The above demonstrates the basics of manipulating strings - character by character, moving along the string, look at what we have and reacting accordingly.

Of course we could use higher level operations to help us that wrap this sort of tedious detail up for us. For example the C library contains a function called strtok that splits individual tokens out of a string, with the tokens being separated by delimiters:

    /* One of the lines of data from your example */
   const char Line1[] = "Anderson#John";

   char name[ 100 ];
   char * part1;
   char * part2;

   /* Make a mutable copy of this line of data */
   strcpy(name, Line1);

   /* Break name tokens out of name using strtok */
   part1 = strtok( name, "#" );
   part2 = strtok( NULL, "#" );

   /* Display results in example format */
   printf("%s, %s\n", part1, part2 );

Now the last time I looked I was an expert in the C++ section, not the C section, so how might we go about splitting strings in C++? The C++ standard library has a string class in the std namespace: std::string. This has all sorts of useful string operations which we can make use of:

    // One of the lines of data from your example
   const char Line1[] = "Anderson#John";

   // Make a std::string copy of the const char[] line of data
   std::string name( Line1 );

   // Get index position of delimiter
   std::string::size_type delimiter_position( name.find('#') );

   // If we found a delimiter character, proceed
   if ( std::string::npos != delimiter_position )
   {
   // Found # character...

       // Create two new strings for each part of the name
       // using the substr operation specifying the 0th start and
       // delimiter_position number of characters for the first part
       // and one past the delinter to the end of the string for the
       // second part
       std::string part1( name.substr(0, delimiter_position) );
       std::string part2( name.substr(delimiter_position+1) );

       // Display results in example format
       std::cout << part1 << ", " << part2 << '\n';

   }

Here we have to do a little more work than using strtok but not much. We first locate the position of the # delimiter, then we split the string into to part substrings using the substr operations: the first being up to but not including the # character and the second being from the character after the delimiter to the end of the string.

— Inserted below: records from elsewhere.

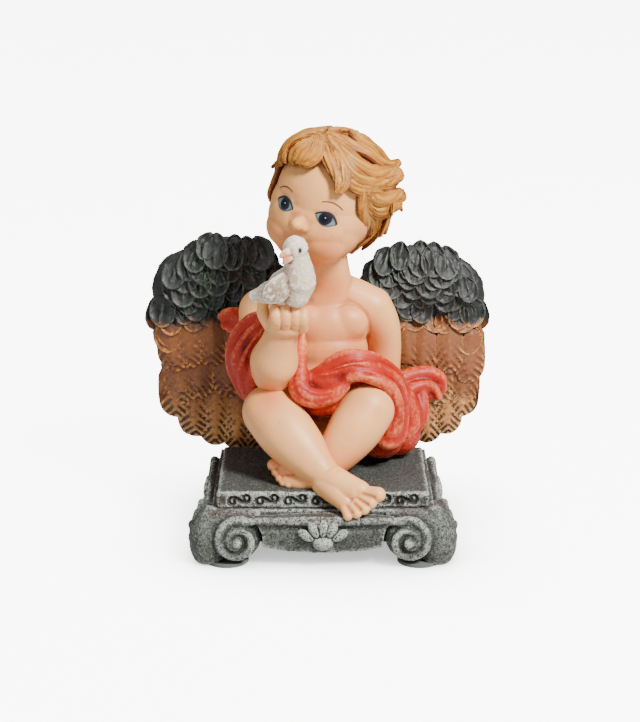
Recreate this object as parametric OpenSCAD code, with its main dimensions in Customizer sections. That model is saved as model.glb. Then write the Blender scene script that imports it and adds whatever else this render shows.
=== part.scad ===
/* Seated cherub with a dove, on a pedestal with scrolled corners.
   Cold-cast resin. The frame has +Z up, +X to the viewer's right and +Y away from the viewer.
   The origin is the middle of the footprint, on the surface that the pedestal stands on. */

/* [Pedestal] */
// Width over the side scrolls
base_w = 82; // [70:1:104]
// Depth over the front and back scrolls
base_d = 70; // [62:1:88]
// Height of the pedestal casting, from its feet to its ledge
pedestal_h = 15; // [13:0.5:20]
// How far the scrolls stand out from the core at the front, the back and the front corners
panel_t = 5.5; // [4.5:0.5:7]
// How far the scrolls of the rear corners stand out at the sides
rear_side_t = 1.4; // [1:0.2:4]
// Radius of the corner scrolls
scroll_r = 7.4; // [6:0.1:8.2]
// Turns of the spiral groove in each scroll
scroll_turns = 1.5; // [1.2:0.1:1.8]
// Width of the spiral groove
groove_w = 1; // [0.6:0.1:1.4]
// Depth of the spiral groove
groove_depth = 1.8; // [1:0.1:2.4]
// Height of the hollow under the pedestal, above its feet
hollow_h = 5.4; // [5:0.1:6]
// Side of each square corner foot
foot_side = 13; // [10:0.5:15]

/* [Seat slab] */
// Width of the raised slab
slab_w = 64; // [54:1:68]
// Depth of the raised slab
slab_d = 42; // [36:1:50]
// Width of the ledge in front of the slab
front_ledge_w = 9; // [6:0.5:12]
// Thickness of the raised slab
slab_t = 5; // [4:0.5:8]
// Number of running scrolls cut in each edge of the slab
frieze_count = 7; // [5:1:9]
// Radius of one curl of the running scroll
curl_r = 1.15; // [0.9:0.05:1.4]
// Depth that the running scroll is cut to
frieze_depth = 0.5; // [0.3:0.1:0.9]

/* [Pads] */
// Radius of each rubber pad under the corners
pad_r = 6.5; // [4:0.5:7]
// Thickness of each rubber pad
pad_t = 1; // [0.8:0.2:2]

/* [Palmette] */
// Width of the palmette on each panel
palmette_w = 15.5; // [12:0.5:18]
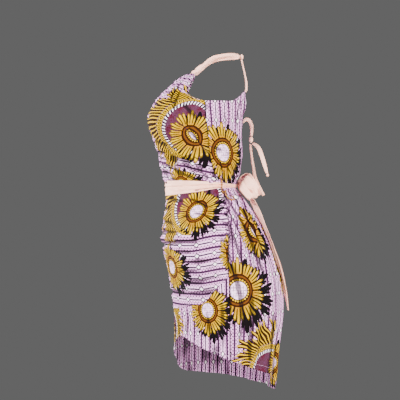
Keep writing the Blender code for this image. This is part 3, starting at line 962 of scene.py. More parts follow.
def print_material(panel, stripes_across, flowers, medallions=(), darts=()):
    """The wax print of one panel, with shade painted into its creases, put on its piece."""
    material, net, shader = new_material(panel.piece.name + "_print")
    cut = on_map(net, "cut")
    grain = on_map(net, "grain")
    lines = []
    for dart in darts:
        moved, line = take_dart(net, panel, dart)
        cut = net.vector("ADD", cut, moved)
        grain = net.vector("ADD", grain, moved)
        lines.append(line)
    x, y = net.split(grain)
    color = use_group(net, GROUND, net.join(y, x) if stripes_across else net.join(x, y))[0]
    if medallions:
        drawn = use_group(net, MEDALLION, nearest_motif(net, cut, panel, medallions))
        color = net.dye(color, drawn[0], drawn[1])
    place = nearest_motif(net, cut, panel, flowers)
    behind = net.vector("SUBTRACT", place, SHADOW_MOVE)
    behind = net.vector("MULTIPLY", behind, [1 / SHADOW_SIZE] * 3)
    color = net.dye(color, SHADOW, use_group(net, PETAL_SHADOW, behind)[0])
    drawn = use_group(net, SUNFLOWER, place)
    color = net.dye(color, drawn[0], drawn[1])
    for line in lines:
        color = net.dye(color, VIOLET, line * 0.8)
    # painted shade: the print darkens towards near black in the creases' hollows
    color = net.dye(color, SHADOW, painted_crease_shade(net, 0.0024) * 0.78)
    net.feed(shader.inputs["Base Color"], color)
    shader.inputs["Roughness"].default_value = 0.85
    shader.inputs["Specular IOR Level"].default_value = 0.08
    add_bump(net, shader, weave(net, cut), 0.25)
    panel.piece.data.materials.append(material)


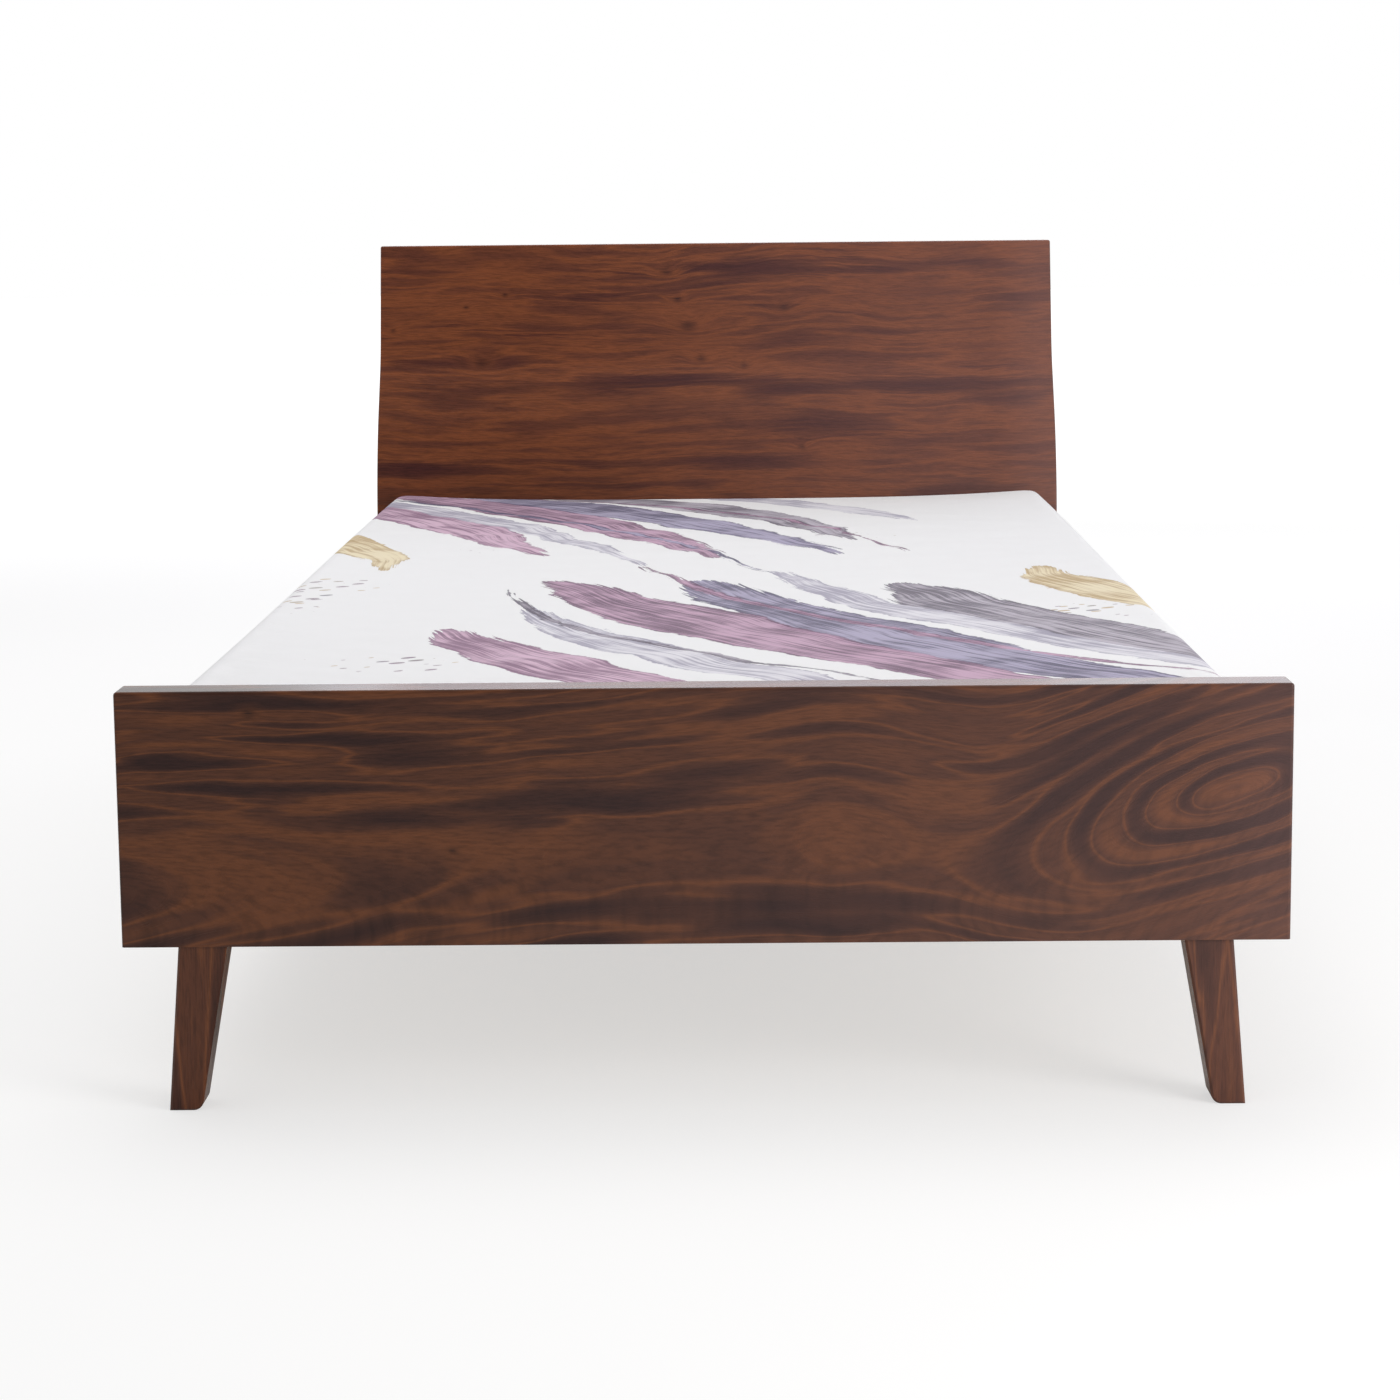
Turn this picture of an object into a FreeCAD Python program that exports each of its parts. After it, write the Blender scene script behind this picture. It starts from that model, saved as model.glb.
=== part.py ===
import FreeCAD, Part

import math
import os

import Sketcher

# A single bed of dark stained solid timber. A plain footboard and an S-curved headboard stand on
# splayed, tapered legs. Two side rails hang between them on hook plates and carry a slatted base,
# and a foam mattress in a fitted sheet lies in the tray that they make.
# X runs across the bed, +Y from foot to head, +Z up. The floor is at zero and the origin is in the
# middle of the whole bed. Lengths are in millimetres and angles in degrees.

# Driving dimensions, each of them written once
SIZES = {
    # the two end panels
    "panel_width": 1000.0,
    "panel_thickness": 43.0,
    "panel_easing": 3.0,
    "clear_length": 2008.0,
    "footboard_height": 221.0,
    "headboard_height": 577.0,
    # the headboard's S-curve, from its straight foot upwards
    "curve_start": 158.0,
    "sweep_radius": 350.0,
    "sweep_angle": 31.0,
    "slant_run": 60.0,
    "return_radius": 165.0,
    "top_angle": 13.0,
    # legs, with what holds them to the panels
    "leg_height": 145.0,
    "leg_top_width": 42.0,
    "leg_foot_width": 28.0,
    "leg_depth": 38.0,
    "leg_inset": 48.0,
    "leg_splay": 12.0,
    "leg_easing": 2.0,
    "leg_heel_radius": 9.0,
    "bolt_diameter": 8.0,
    "bolt_length": 70.0,
    "bolt_point": 5.0,
    "insert_diameter": 12.0,
    "insert_length": 18.0,
    "dowel_diameter": 8.0,
    "dowel_length": 36.0,
    "dowel_chamfer": 1.0,
    "fixing_spacing": 18.0,
    "fixing_shift": 5.0,
    # side rails and the ledgers along them
    "rail_thickness": 22.0,
    "rail_height": 150.0,
    "rail_easing": 2.0,
    "rail_inset": 10.0,
    "rail_rise": 8.0,
    "ledger_width": 25.0,
    "ledger_height": 30.0,
    "ledger_rise": 5.0,
    "ledger_setback": 12.0,
    "ledger_end_margin": 120.0,
    # hook plates in the rails' ends and slotted plates in the panels
    "plate_width": 16.0,
    "plate_height": 120.0,
    "plate_thickness": 3.0,
    "plate_screw_margin": 8.0,
    "hook_spacing": 48.0,
    "hook_thickness": 3.0,
    "hook_neck": 12.0,
    "hook_lip": 8.0,
    "hook_reach": 10.0,
    "hook_lead": 3.0,
    "hook_gap": 0.3,
    "slot_width": 5.0,
    "groove_width": 8.0,
    # slats, and the tapes that join them
    "slat_width": 80.0,
    "slat_thickness": 18.0,
    "slat_easing": 2.0,
    "slat_end_gap": 3.0,
    "slat_screw_inset": 14.0,
    "tape_width": 25.0,
    "tape_thickness": 1.2,
    "tape_inset": 170.0,
    # countersunk wood screws
    "screw_diameter": 4.0,
    "screw_head_diameter": 8.0,
    "long_screw_length": 38.0,
    "short_screw_length": 28.0,
    # mattress and fitted sheet
    "mattress_side_gap": 9.0,
    "mattress_end_gap": 7.0,
    "mattress_thickness": 137.0,
    "mattress_crown": 8.0,
    "mattress_bulge": 3.0,
    "mattress_top_radius": 26.0,
    "mattress_bottom_radius": 16.0,
    "mattress_corner_radius": 60.0,
    "sheet_thickness": 1.2,
    "sheet_hem": 70.0,
    # play between parts
    "hole_play": 0.1,
    "cloth_play": 0.3,
    "cut_overrun": 1.0,
}

SLAT_COUNT = 14
LEDGER_SCREW_COUNT = 5
# Small round fixings and their holes have this many flat sides
ROUND_SIDES = 10
# Between these shares of a leg's height lie the middles of its long corners, and of no other edge
TOP_EDGE_SHARE = 0.1
FLOOR_EDGE_SHARE = 0.9
# Width of a screw's or bolt's point against its shank
POINT_SHARE = 0.25

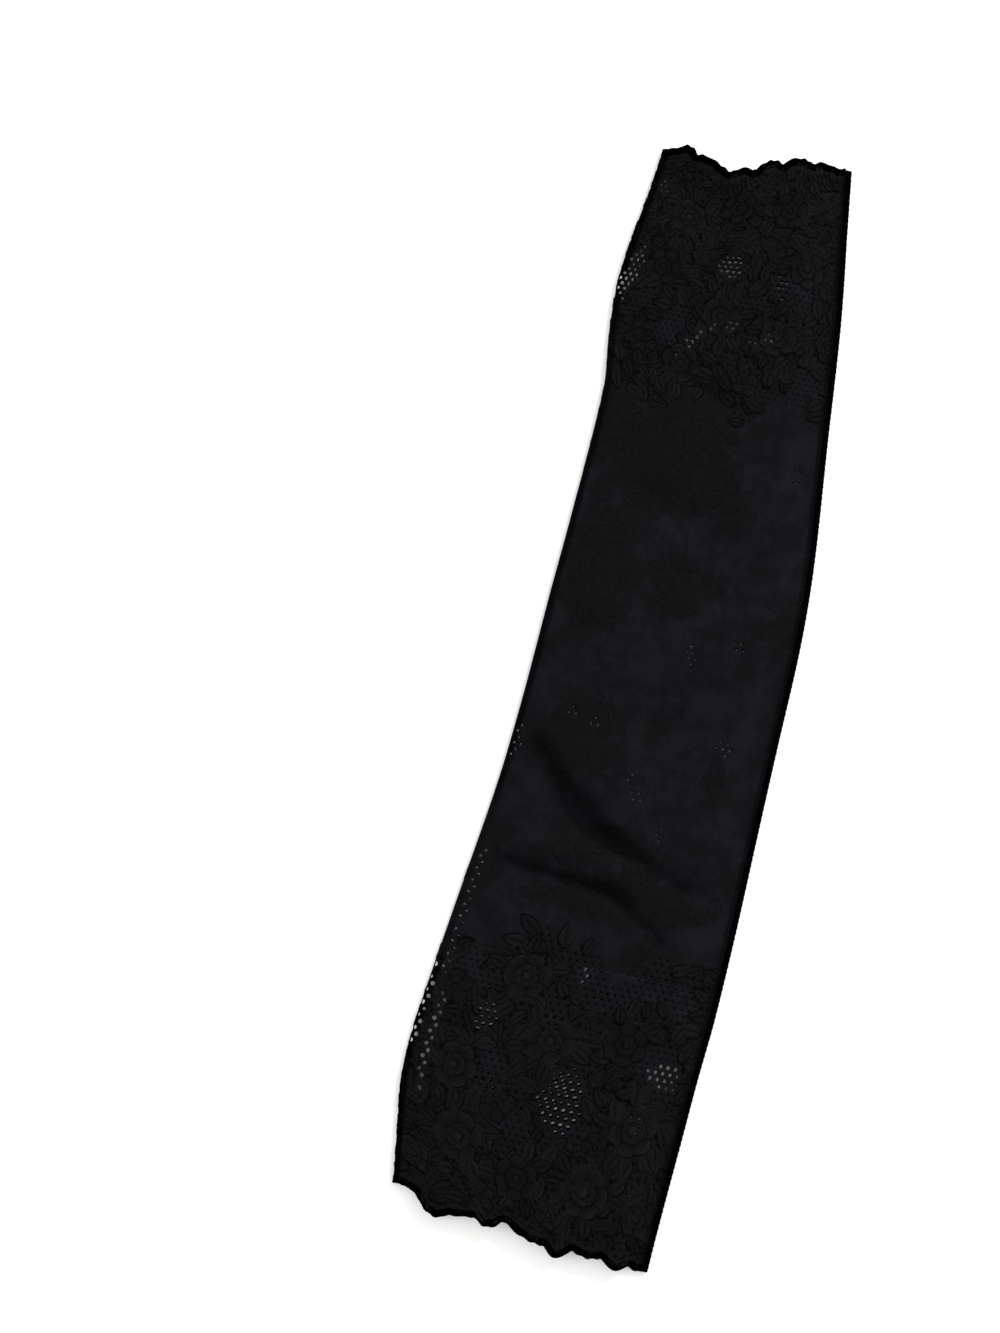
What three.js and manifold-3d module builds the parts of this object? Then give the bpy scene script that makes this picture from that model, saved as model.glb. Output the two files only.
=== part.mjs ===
// Lace arm sleeve, lying loosely on a table: one tapered piece of lace folded along the left,
// seamed along the right, with a corded scalloped border round each mouth.
// Millimetres, +Z up. +Y runs from the upper arm to the wrist, +X from the fold to the seam,
// and the sleeve rests on z = 0 with the middle of its box at the origin.

import * as THREE from "three";
import { mergeVertices } from "three/addons/utils/BufferGeometryUtils.js";
import Module from "manifold-3d";

// Driving dimensions.
const HEM_TO_HEM = 435;      // straight distance between the two hem lines
const BOX_CENTRE_X = -0.61;  // from the sleeve's axis to the middle of its box
const BOX_CENTRE_Y = 215.6;  // from the arm hem's line to the middle of its box
const LACE_THICKNESS = 1.0;
const BORDER_THICKNESS = 1.3;
const BORDER_WIDTH = 2.6;    // from the hem's edge in to the lace
const SEAM_WIDTH = 2.4;
const SEAM_HEIGHT = 3.0;
const FOLD_HEIGHT = 4.0;     // outside height where the lace turns round the fold
const SHOULDER = 17;         // distance from either side over which the upper layer rises
const CLEARANCE = 0.3;       // between neighbouring pieces
const NET_BAR = 1.1;         // thread left standing between two holes of the open net
const UNDER_LAYER_INSET = 1.0;
const INSET_START = 0.1;     // share of the width over which the under layer's inset grows
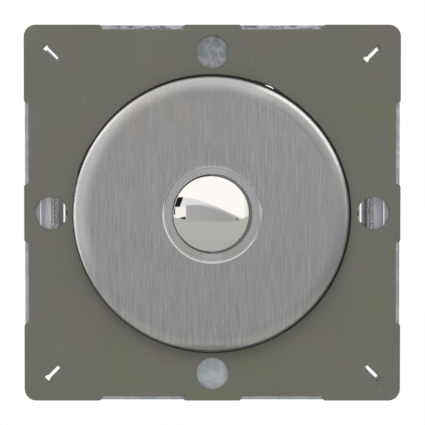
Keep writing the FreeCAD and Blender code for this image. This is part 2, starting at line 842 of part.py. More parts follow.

An alternative would be to replace the "#" with ", " in the name string, leaving it as 1 string but re-formatted directly to the example format:

    // One of the lines of data from your example
   const char Line1[] = "Anderson#John";

   // Make a std::string copy of the const char[] line of data
   std::string name( Line1 );

   // Get index position of delimiter
   std::string::size_type delimiter_position( name.find('#') );

   // If we found a delimiter character, proceed
   if ( std::string::npos != delimiter_position )
   {
   // Found # character...

       // Replace the # delimiter with comma and space to form
       // a single string in the example format:
       name.replace( delimiter_position, 1, ", " );
       
       // Display results in example format
       std::cout << name << '\n';
   }

The code I have shown are just example fragments. They will work but need to be extended to be really useful. For example I have not added much error checking - such as making sure the lines of data do not exceed 99 characters in the C examples, and handling the case when a delimiter is _not_ found in the C++ examples. I have also used hard coded magic values such as 100 and '#' which are also generally a bad idea. Finally I have only used a single one of your example lines of data pre-defined as a constant to keep the examples simple.

On an ending note I have not really explained much about the details of the likes of strtok and std::string. This is because these are standard library facilities and are documented all over the place and there seems little to be gained by me just repeating such material. Try typing strtok or std::string into Google or other search engine for example.